DIRECTIVE: Every line in the listing below from the one with "side_panels()" through the one with "before = set(bpy.data.objects)" is to be reproduced exactly, both ends included; leave out the rest.

* start *

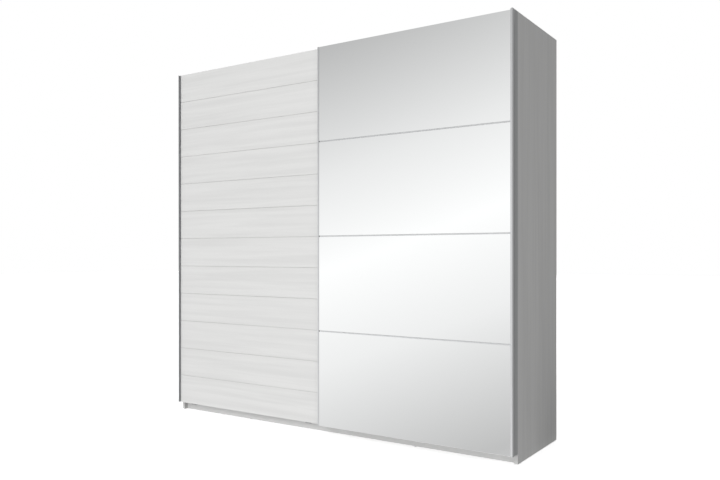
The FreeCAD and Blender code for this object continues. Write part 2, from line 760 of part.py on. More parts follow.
def plate_screws(door, back, play=0.0):
    """Screws that hold a door's carriers and bottom guides, driven forwards into its back."""
    screws = []
    surface = number(f"{back} + steel")
    lower_row = number("door_top - plate_height + plate_screw_inset")
    upper_row = lower_row + number("plate_screw_rows")
    for middle in door_spots(door, "carrier_inset"):
        for across in (-1, 1):
            for height in (lower_row, upper_row):
                spot = Vector(middle + across * number("wheel_spread"), surface, height)
                screws.append(screw(spot, FORWARDS, play))
    low = number("door_bottom + guide_plate / 2")
    for middle in door_spots(door, "guide_inset"):
        for across in (-1, 1):
            spot = Vector(middle + across * number("guide_width / 4"), surface, low)
            screws.append(screw(spot, FORWARDS, play))
    return screws


def carriers(door, back, wheel_line, arm_top):
    """Bent steel carriers: a plate on the door's back, an arm over the top and an ear for two wheels."""
    ear_front = f"{wheel_line} - {back} - ear_offset - steel"
    plate_bottom = "door_top - plate_height"
    bore = number("axle_radius")
    through = number("carcass_depth")
    corners = [
        ("0", plate_bottom),
        ("steel", plate_bottom),
        ("steel", f"{arm_top} - steel"),
        (ear_front, f"{arm_top} - steel"),
        (ear_front, "ear_bottom"),
        (f"{ear_front} + steel", "ear_bottom"),
        (f"{ear_front} + steel", arm_top),
        ("0", arm_top),
    ]
    for index, middle in enumerate(door_spots(door, "carrier_inset"), start=1):
        inset = "carrier_inset" if index == 1 else "door_width - carrier_inset"
        start = (f"{door} + {inset} - carrier_width / 2", back, "0")
        label = f"{door.split('_')[0]}_carrier_{index}"
        blank = padded(label, start, "YZ_Plane", corners, "carrier_width")
        pieces.remove(blank)
        axle_holes = []
        for across in (middle - number("wheel_spread"), middle + number("wheel_spread")):
            low_end = Vector(across, number(back), number("wheel_height"))
            axle_holes.append(Part.makeCylinder(bore, through, low_end, BACKWARDS))
        bored(label, blank, axle_holes + plate_screws(door, back, PLAY))


def axles_and_wheels(door, wheel_line):
    """Two grooved nylon wheels on each carrier, each turning on a riveted axle."""
    side = door.split("_")[0]
    middles = door_spots(door, "carrier_inset")
    lines = [middle + sign * number("wheel_spread") for middle in middles for sign in (-1, 1)]
    radius = number("axle_radius")
    half = number("wheel_width / 2")
    plate = number("steel")
    head = number("rivet_head")
    collar = number("collar_radius")
    near = number("ear_offset + steel - wheel_side_play") - half
    far = number("ear_offset + steel + wheel_side_play") + half
    profile = [(-head, radius), (plate, radius), (plate, collar), (near, collar)]
    profile += [(near, radius), (far, radius), (far, collar), (far + head, collar)]
    ear = number(f"{wheel_line} - ear_offset - steel")
    height = number("wheel_height")
    group(f"{side}_axles", [spindle(Vector(x, ear, height), BACKWARDS, profile) for x in lines])
    section = [
        ("axle_radius + axle_clearance", "-wheel_width / 2"),
        ("wheel_rim", "-wheel_width / 2"),
        ("wheel_rim", "-rib_width / 2 - wheel_gap - wheel_flare"),
        ("wheel_tread", "-rib_width / 2 - wheel_gap"),
        ("wheel_tread", "rib_width / 2 + wheel_gap"),
        ("wheel_rim", "rib_width / 2 + wheel_gap + wheel_flare"),
        ("wheel_rim", "wheel_width / 2"),
        ("axle_radius + axle_clearance", "wheel_width / 2"),
    ]
    insets = ["carrier_inset - wheel_spread", "carrier_inset + wheel_spread"]
    insets += ["door_width - carrier_inset - wheel_spread", "door_width - carrier_inset + wheel_spread"]
    for index, inset in enumerate(insets, start=1):
        turned(f"{side}_wheel_{index}", (f"{door} + {inset}", wheel_line, "wheel_height"), section)


def left_guides():
    """Plastic guides behind the left door with a pin in the front slot of the guide rail."""
    corners = [
        ("0", "inner_foot"),
        ("inner_slot - inner_back + pin_radius", "inner_foot"),
        ("inner_slot - inner_back + pin_radius", "inner_foot + foot_thick"),
        ("steel", "inner_foot + foot_thick"),
        ("steel", "door_bottom + guide_plate"),
        ("0", "door_bottom + guide_plate"),
    ]
    bottom_guides("left_door", "inner_back", corners, "inner_slot", "inner_foot")


def right_guides():
    """Steel guides behind the right door whose feet pass under the left door to the rear slot."""
    slope_end = "inner_back - outer_back - slope_end"
    corners = [
        ("0", "door_bottom - heel_low"),
        (slope_end, "outer_foot"),
        ("outer_slot - outer_back + pin_radius", "outer_foot"),
        ("outer_slot - outer_back + pin_radius", "outer_foot + foot_thick"),
        (slope_end, "outer_foot + foot_thick"),
        ("steel", "door_bottom - heel_high"),
        ("steel", "door_bottom + guide_plate"),
        ("0", "door_bottom + guide_plate"),
    ]
    bottom_guides("right_door", "outer_back", corners, "outer_slot", "outer_foot")


def bottom_guides(door, back, corners, slot, foot):
    """Two guides of one door, each a bent foot with an upright pin at its end."""
    side = door.split("_")[0]
    for index, middle in enumerate(door_spots(door, "guide_inset"), start=1):
        inset = "guide_inset" if index == 1 else "door_width - guide_inset"
        start = (f"{door} + {inset} - guide_width / 2", back, "0")
        label = f"{side}_guide_{index}"
        blank = padded(label, start, "YZ_Plane", corners, "guide_width")
        pieces.remove(blank)
        blank.Label = label + "_foot"
        pin = document.addObject("Part::Cylinder", label + "_pin")
        bind(pin, Radius="pin_radius", Height=f"pin_top - {foot}")
        place_at(pin, (f"{door} + {inset}", slot, foot))
        whole = document.addObject("Part::Fuse", label + "_whole")
        whole.Base = blank
        whole.Tool = pin
        bored(label, whole, plate_screws(door, back, PLAY))


def mirrored(corners, turn_over):
    """Turn an outline over left to right where a profile sits on a right-hand edge."""
    if not turn_over:
        return corners
    return [(f"-({across})", up) for across, up in reversed(corners)]


def edge_profiles(door, back, face, total, handle_top):
    """Handle profile on a door's outer edge and a plain profile on its overlapping edge."""
    side = door.split("_")[0]
    on_right = side == "right"
    tongue_low = f"-({total}) / 2 - tongue_thick / 2"
    tongue_high = f"-({total}) / 2 + tongue_thick / 2"
    nose_back = f"-({total}) - handle_projection + handle_lip"
    handle = [
        ("0", "0"),
        ("0", f"-({total}) - handle_projection"),
        ("handle_nose", f"-({total}) - handle_projection"),
        ("handle_nose", nose_back),
        ("handle_wall", nose_back),
        ("handle_wall", f"-({total}) - flange_proud"),
        ("handle_flange", f"-({total}) - flange_proud"),
        ("handle_flange", f"-({total})"),
        ("handle_wall", f"-({total})"),
        ("handle_wall", tongue_low),
        ("handle_wall + tongue_length", tongue_low),
        ("handle_wall + tongue_length", tongue_high),
        ("handle_wall", tongue_high),
        ("handle_wall", "0"),
    ]
    edge = [
        ("0", "0"),
        ("0", f"-({total}) - flange_proud"),
        ("edge_flange", f"-({total}) - flange_proud"),
        ("edge_flange", f"-({total})"),
        ("edge_wall", f"-({total})"),
        ("edge_wall", tongue_low),
        ("edge_wall + tongue_length", tongue_low),
        ("edge_wall + tongue_length", tongue_high),
        ("edge_wall", tongue_high),
        ("edge_wall", "0"),
    ]
    handle_x = f"{door} + door_width" if on_right else door
    edge_x = door if on_right else f"{door} + door_width"
    height = f"{handle_top} - door_bottom"
    padded(f"{side}_handle", (handle_x, back, "door_bottom"), "XY_Plane", mirrored(handle, on_right), height)
    corner = (edge_x, back, "door_bottom")
    padded(f"{side}_edge_profile", corner, "XY_Plane", mirrored(edge, not on_right), "door_height")


def tongue_slots(door, back, total):
    """Slots in a door's two edges for the tongues of its profiles."""
    play = number("tongue_play")
    thick = number("tongue_thick") + 2 * play
    deep = number(f"{back} - ({total}) / 2") - thick / 2
    handle_reach = number("handle_wall + tongue_length") + play
    edge_reach = number("edge_wall + tongue_length") + play
    reaches = [handle_reach, edge_reach] if door == "left_door" else [edge_reach, handle_reach]
    height = number("door_height")
    starts = [number(door), number(f"{door} + door_width") - reaches[1]]
    slots = []
    for start, reach in zip(starts, reaches):
        slot = Part.makeBox(reach, thick, height)
        slot.translate(Vector(start, deep, number("door_bottom")))
        slots.append(slot)
    return slots


def closing_strip():
    """Angle on the right side panel's front edge that closes the gap behind the right door's end."""
    reach = "front - outer_back - strip_gap"
    corners = [
        ("0", "0"),
        ("0", f"-({reach})"),
        ("strip_wall", f"-({reach})"),
        ("strip_wall", "-strip_wall"),
        ("board", "-strip_wall"),
        ("board", "0"),
    ]
    height = "overall_height - door_bottom"
    padded("closing_strip", ("right", "front", "door_bottom"), "XY_Plane", mirrored(corners, True), height)


# ---------------------------------------------------------------- left door

def left_door():
    """Panel with level grooves between its boards, and everything that hangs or guides it."""
    width = "door_width - handle_wall - edge_wall"
    label = "left_door_panel"
    corner = ("left_door + handle_wall", "inner_face", "door_bottom")
    corners = [("0", "0"), (width, "0"), (width, "door_height"), ("0", "door_height")]
    body = document.addObject("PartDesign::Body", label)
    place_at(body, corner)
    pad = body.newObject("PartDesign::Pad", label + "_pad")
    pad.Profile = outline(body, "XZ_Plane", corners)
    bind(pad, Length="inner_board")
    pad.Reversed = True
    document.recompute()
    low = "row_height - groove_width / 2"
    high = "row_height + groove_width / 2"
    cut = body.newObject("PartDesign::Pocket", label + "_groove")
    cut.Profile = outline(body, "XZ_Plane", [("0", low), (width, low), (width, high), ("0", high)])
    bind(cut, Length="groove_depth")
    document.recompute()
    rows = body.newObject("PartDesign::LinearPattern", label + "_grooves")
    rows.Originals = [cut]
    rows.Direction = (cut.Profile[0], ["V_Axis"])
    bind(rows, Length="row_height * (board_rows - 2)", Occurrences="board_rows - 1")
    body.Tip = rows
    document.recompute()
    groove = number(f"groove_width * groove_depth * ({width})")
    removed = pad.Shape.Volume - body.Shape.Volume
    if abs(removed - groove * (number("board_rows") - 1)) > groove / 2:
        raise RuntimeError("the grooves didn't cut the left door's panel")
    holes = tongue_slots("left_door", "inner_back", "inner_board")
    holes += plate_screws("left_door", "inner_back", PLAY)
    bored(label, body, holes)
    edge_profiles("left_door", "inner_back", "inner_face", "inner_board", "door_top")
    carriers("left_door", "inner_back", "inner_wheel", "inner_arm_top")
    axles_and_wheels("left_door", "inner_wheel")
    left_guides()
    group("left_screws", plate_screws("left_door", "inner_back"))


# ---------------------------------------------------------------- right door

def right_door():
    """Backing board with four mirror panes, strips between them, and its hardware."""
    total = "mirror_glass + outer_board"
    width = "door_width - handle_wall - edge_wall"
    start = "right_door + edge_wall"
    label = "right_door_board"
    corner = (start, "outer_back - outer_board", "door_bottom")
    blank = box(label, corner, (width, "outer_board", "door_height"))
    holes = tongue_slots("right_door", "outer_back", total) + plate_screws("right_door", "outer_back", PLAY)
    bored(label, blank, holes)
    rows = int(number("pane_rows"))
    half_gap = "divider_width / 2 + divider_play"
    for row in range(rows):
        low = f"door_bottom + {row} * pane_pitch" + ("" if row == 0 else f" + {half_gap}")
        high = f"door_bottom + {row + 1} * pane_pitch" + ("" if row == rows - 1 else f" - ({half_gap})")
        size = (width, "mirror_glass", f"({high}) - ({low})")
        name = f"mirror_pane_{row + 1}"
        keep(box(name, (start, "outer_face", low), size), name)
    dividers(rows)
    edge_profiles("right_door", "outer_back", "outer_face", total, "overall_height")
    carriers("right_door", "outer_back", "outer_wheel", "overall_height")
    axles_and_wheels("right_door", "outer_wheel")
    right_guides()
    group("right_screws", plate_screws("right_door", "outer_back"))


def dividers(rows):
    """Flat strips between the panes, each with a cap at the end beside the left door."""
    first = number("right_door + edge_flange + divider_play")
    last = number("right_door + door_width - handle_flange - divider_play")
    cap = number("cap_length")
    tall = number("divider_width")
    deep = number("mirror_glass + divider_proud")
    front = number("outer_face - divider_proud")
    strips, caps = [], []
    for row in range(1, rows):
        low = number(f"door_bottom + {row} * pane_pitch") - tall / 2
        strip = Part.makeBox(last - first - cap, deep, tall)
        strip.translate(Vector(first + cap, front, low))
        strips.append(strip)
        end = Part.makeBox(cap, deep, tall)
        end.translate(Vector(first, front, low))
        caps.append(end)
    group("divider_strips", strips)
    group("divider_caps", caps)


# ---------------------------------------------------------------- build, check and write

def check_and_write():
    """Refuse anything that failed, then write each sub-part to its own file."""
    document.recompute()
    for thing in document.Objects:
        faults = [state for state in thing.State if state in ("Invalid", "Error")]
        if faults:
            raise RuntimeError(f"{thing.Label} is {faults}")
    os.makedirs("parts", exist_ok=True)
    for piece in pieces:
        shape = piece.Shape
        if shape.isNull() or not shape.isValid() or not shape.Solids:
            raise RuntimeError(f"{piece.Label} has no sound solid")
        shape.exportStep(f"parts/{piece.Label}.step")
        print(f"{piece.Label:24s} {len(shape.Solids):3d} solids {shape.Volume / 1000:12.1f} cm3")
    print(len(pieces), "pieces")


side_panels()
centre_partition()
top_and_bottom_panels()
back_sheets()
plinth()
floor_glides()
shelves_and_rails()
fittings()
running_track()
guide_rail()
track_stops()
left_door()
right_door()
closing_strip()
check_and_write()
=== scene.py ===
"""Finish and fine detail of a two-door sliding wardrobe, dressed over its fixed frame.

The left door is a pale board with level grooves, the right door carries four silvered panes, and
both hang from wheels on a double track. Every length is in metres unless its name ends in _mm.
+X runs to the right of someone who faces the doors, +Y to the back and +Z up.
"""
import logging
import math
from contextlib import contextmanager
from dataclasses import dataclass
from enum import Enum
from typing import Any, Callable, Iterator, Sequence

import bmesh
import bpy
from mathutils import Matrix, Vector


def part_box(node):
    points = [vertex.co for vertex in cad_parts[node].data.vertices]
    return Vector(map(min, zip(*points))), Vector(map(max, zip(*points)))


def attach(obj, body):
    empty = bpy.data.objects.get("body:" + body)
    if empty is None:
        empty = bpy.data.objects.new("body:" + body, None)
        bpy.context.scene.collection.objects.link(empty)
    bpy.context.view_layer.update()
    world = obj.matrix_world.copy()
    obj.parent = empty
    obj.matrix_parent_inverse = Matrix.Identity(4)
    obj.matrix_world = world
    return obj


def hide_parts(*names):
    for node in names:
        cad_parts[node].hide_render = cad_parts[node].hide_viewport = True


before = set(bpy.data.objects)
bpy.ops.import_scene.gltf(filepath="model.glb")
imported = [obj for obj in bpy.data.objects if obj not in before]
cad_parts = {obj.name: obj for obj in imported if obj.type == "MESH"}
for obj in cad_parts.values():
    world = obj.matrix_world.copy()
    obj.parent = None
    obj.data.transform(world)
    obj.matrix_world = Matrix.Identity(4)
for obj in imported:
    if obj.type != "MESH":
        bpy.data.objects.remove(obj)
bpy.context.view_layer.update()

MM = 0.001
# Corners this near each other are one corner, and faces this level with each other one face.
WELD = 0.001 * MM
FLAT_DEGREES = 0.5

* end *

RESULT BELOW:
side_panels()
centre_partition()
top_and_bottom_panels()
back_sheets()
plinth()
floor_glides()
shelves_and_rails()
fittings()
running_track()
guide_rail()
track_stops()
left_door()
right_door()
closing_strip()
check_and_write()
=== scene.py ===
"""Finish and fine detail of a two-door sliding wardrobe, dressed over its fixed frame.

The left door is a pale board with level grooves, the right door carries four silvered panes, and
both hang from wheels on a double track. Every length is in metres unless its name ends in _mm.
+X runs to the right of someone who faces the doors, +Y to the back and +Z up.
"""
import logging
import math
from contextlib import contextmanager
from dataclasses import dataclass
from enum import Enum
from typing import Any, Callable, Iterator, Sequence

import bmesh
import bpy
from mathutils import Matrix, Vector


def part_box(node):
    points = [vertex.co for vertex in cad_parts[node].data.vertices]
    return Vector(map(min, zip(*points))), Vector(map(max, zip(*points)))


def attach(obj, body):
    empty = bpy.data.objects.get("body:" + body)
    if empty is None:
        empty = bpy.data.objects.new("body:" + body, None)
        bpy.context.scene.collection.objects.link(empty)
    bpy.context.view_layer.update()
    world = obj.matrix_world.copy()
    obj.parent = empty
    obj.matrix_parent_inverse = Matrix.Identity(4)
    obj.matrix_world = world
    return obj


def hide_parts(*names):
    for node in names:
        cad_parts[node].hide_render = cad_parts[node].hide_viewport = True


before = set(bpy.data.objects)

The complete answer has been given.